HONG KONG (XFN-ASIA) - China's tight control over airspace is causing

air traffic jams and fuel waste and is capping growth in Hong Kong's

airline industry, media reports quoted Cathay Pacific Airways' CEO

Philip Chen as saying.

China bound flights from Hong Kong are restricted to a single cross border route with no alternative paths available in the event of bad weather.

And congestion at airports like Shanghai or Beijing often affect air traffic in Hong Kong and strand passengers here, the Financial Times reported.

Chen said the growing congestion at Hong Kong's international airport is a serious issue whose resolution is "primarily a question of determination and (is) not a technical problem." "The current situation is choking growth rates -- immediate action is required," he was quoted as saying.

The report said inflexible management of China's airspace has hit Cathay's subsidiary Dragonair which serves more China routes than any other overseas airline.

The carrier reported that 20-25 pct of its flights are delayed by more than 30 minutes during peak summer travel season. The report also said an "invisible wall" between Hong Kong and China, which aircraft are required to fly over by Chinese authorities, has forced flights to make long and expensive detours over the South China Sea before landing in Hong Kong or after taking off.

Cathay estimated this has cost airlines 100,000 tonnes in unnecessary fuel burn every year.

It has been suggested that a third runaway should be built to ease congestion as well as to fend off competition from nearby southern Chinese cities of Guangzhou and Shenzhen.

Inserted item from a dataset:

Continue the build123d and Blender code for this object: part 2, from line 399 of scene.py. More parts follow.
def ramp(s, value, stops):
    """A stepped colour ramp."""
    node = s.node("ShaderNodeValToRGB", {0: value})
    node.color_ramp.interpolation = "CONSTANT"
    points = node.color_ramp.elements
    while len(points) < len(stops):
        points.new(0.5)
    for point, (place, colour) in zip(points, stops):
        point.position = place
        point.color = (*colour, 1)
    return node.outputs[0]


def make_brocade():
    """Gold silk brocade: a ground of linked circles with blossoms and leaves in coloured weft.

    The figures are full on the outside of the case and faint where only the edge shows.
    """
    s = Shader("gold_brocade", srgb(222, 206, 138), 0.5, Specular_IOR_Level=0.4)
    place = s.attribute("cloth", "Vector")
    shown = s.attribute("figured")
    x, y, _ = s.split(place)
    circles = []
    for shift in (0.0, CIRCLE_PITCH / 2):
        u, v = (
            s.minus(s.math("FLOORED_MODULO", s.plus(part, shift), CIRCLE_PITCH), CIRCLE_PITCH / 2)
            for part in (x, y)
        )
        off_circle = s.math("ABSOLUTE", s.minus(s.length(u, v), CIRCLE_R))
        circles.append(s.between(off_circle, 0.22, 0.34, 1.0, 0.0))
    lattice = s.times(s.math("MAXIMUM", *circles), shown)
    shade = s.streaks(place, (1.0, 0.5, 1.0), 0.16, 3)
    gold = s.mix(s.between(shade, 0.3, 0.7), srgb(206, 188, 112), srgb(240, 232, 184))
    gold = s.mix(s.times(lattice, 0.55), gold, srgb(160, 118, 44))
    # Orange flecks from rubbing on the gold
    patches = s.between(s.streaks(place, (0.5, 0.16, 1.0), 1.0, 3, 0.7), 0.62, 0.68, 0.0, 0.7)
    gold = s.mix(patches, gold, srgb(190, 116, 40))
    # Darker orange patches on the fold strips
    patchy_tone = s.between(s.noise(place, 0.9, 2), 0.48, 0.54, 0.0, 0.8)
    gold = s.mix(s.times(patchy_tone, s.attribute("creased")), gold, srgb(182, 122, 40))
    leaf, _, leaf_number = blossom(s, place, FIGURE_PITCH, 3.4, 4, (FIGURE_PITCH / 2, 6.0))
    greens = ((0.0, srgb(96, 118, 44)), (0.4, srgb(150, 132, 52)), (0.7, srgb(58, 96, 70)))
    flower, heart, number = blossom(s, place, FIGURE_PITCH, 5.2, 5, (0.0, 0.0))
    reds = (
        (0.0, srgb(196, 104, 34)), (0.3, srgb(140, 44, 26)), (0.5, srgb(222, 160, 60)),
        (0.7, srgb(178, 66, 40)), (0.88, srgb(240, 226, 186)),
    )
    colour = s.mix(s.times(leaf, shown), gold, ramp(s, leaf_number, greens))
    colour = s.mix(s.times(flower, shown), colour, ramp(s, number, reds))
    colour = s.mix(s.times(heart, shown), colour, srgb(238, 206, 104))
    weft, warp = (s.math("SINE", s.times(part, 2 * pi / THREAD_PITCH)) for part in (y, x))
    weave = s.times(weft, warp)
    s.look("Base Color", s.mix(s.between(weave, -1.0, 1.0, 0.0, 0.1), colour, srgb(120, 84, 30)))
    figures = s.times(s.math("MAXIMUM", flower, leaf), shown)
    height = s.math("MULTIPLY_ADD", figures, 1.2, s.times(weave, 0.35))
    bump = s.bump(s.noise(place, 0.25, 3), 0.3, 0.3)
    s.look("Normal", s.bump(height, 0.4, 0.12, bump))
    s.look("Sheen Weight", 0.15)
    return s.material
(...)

However, Chen said a new runway will not alleviate the insufficient time slots at the local airport if the problem of limited airspace is not cleared up first, according to the South China Morning Post.

He said the problem would be resolved through better coordination with the other four airports in the manufacturing Pearl River Delta region in southern China, enabling aircraft departures from both runways.